Cable Reiterates U.K.-U.S. Talks Over Strategic Oil Reserves

Business Secretary Vince Cable reiterated that Britain had been in talks with the U.S. and other nations about a coordinated release of strategic oil reserves to bring down prices.

“The government has a stockpile of oil for emergencies,” Cable told a conference of businesspeople in Scarborough, northern England, in answer to a question from a delegate. “There have been moves in the last few weeks, which are coordinated with the Americans and others, to release some of that stuff into the market to keep prices down.”

Prime Minister David Cameron said March 15, the day after he discussed the matter with U.S. President Barack Obama, that the two of them had reached no decision.
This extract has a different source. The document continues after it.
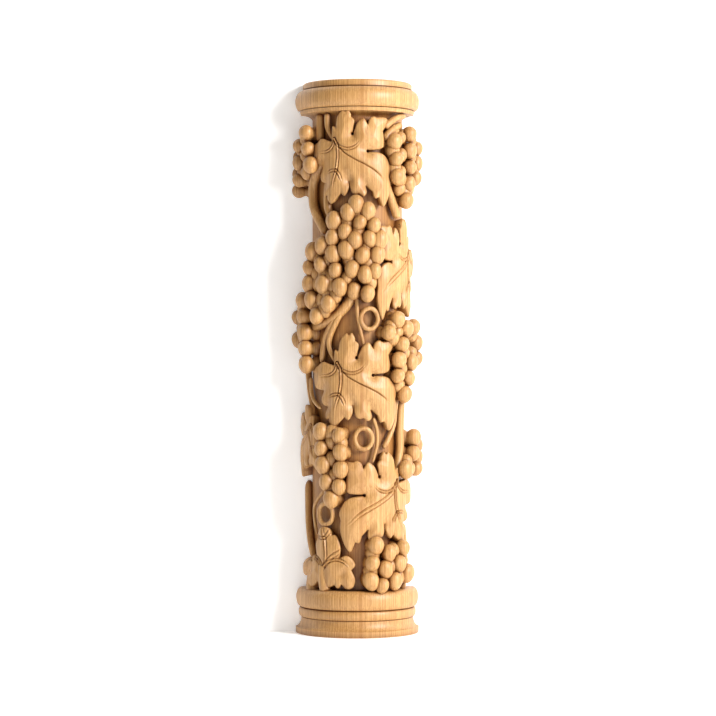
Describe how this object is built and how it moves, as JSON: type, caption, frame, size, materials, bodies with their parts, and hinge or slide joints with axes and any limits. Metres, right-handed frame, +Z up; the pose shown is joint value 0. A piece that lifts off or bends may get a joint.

The strategic reserve was last tapped in July and August 2011 under an International Energy Agency effort to ease shortages in supplies from the Middle East.

Releasing oil from the U.S. strategic petroleum reserve has been no guarantee of lower prices at the pump over the last eight years. In four instances, gasoline rose following the announcements of supplies from emergency inventories. In 2008 and 2011, tapping stockpiles brought down the cost of a fill-up, according to data from AAA.

Brent crude oil has climbed 16 percent this year to trade at $124.96 a barrel on the London-based ICE Futures Europe exchange today.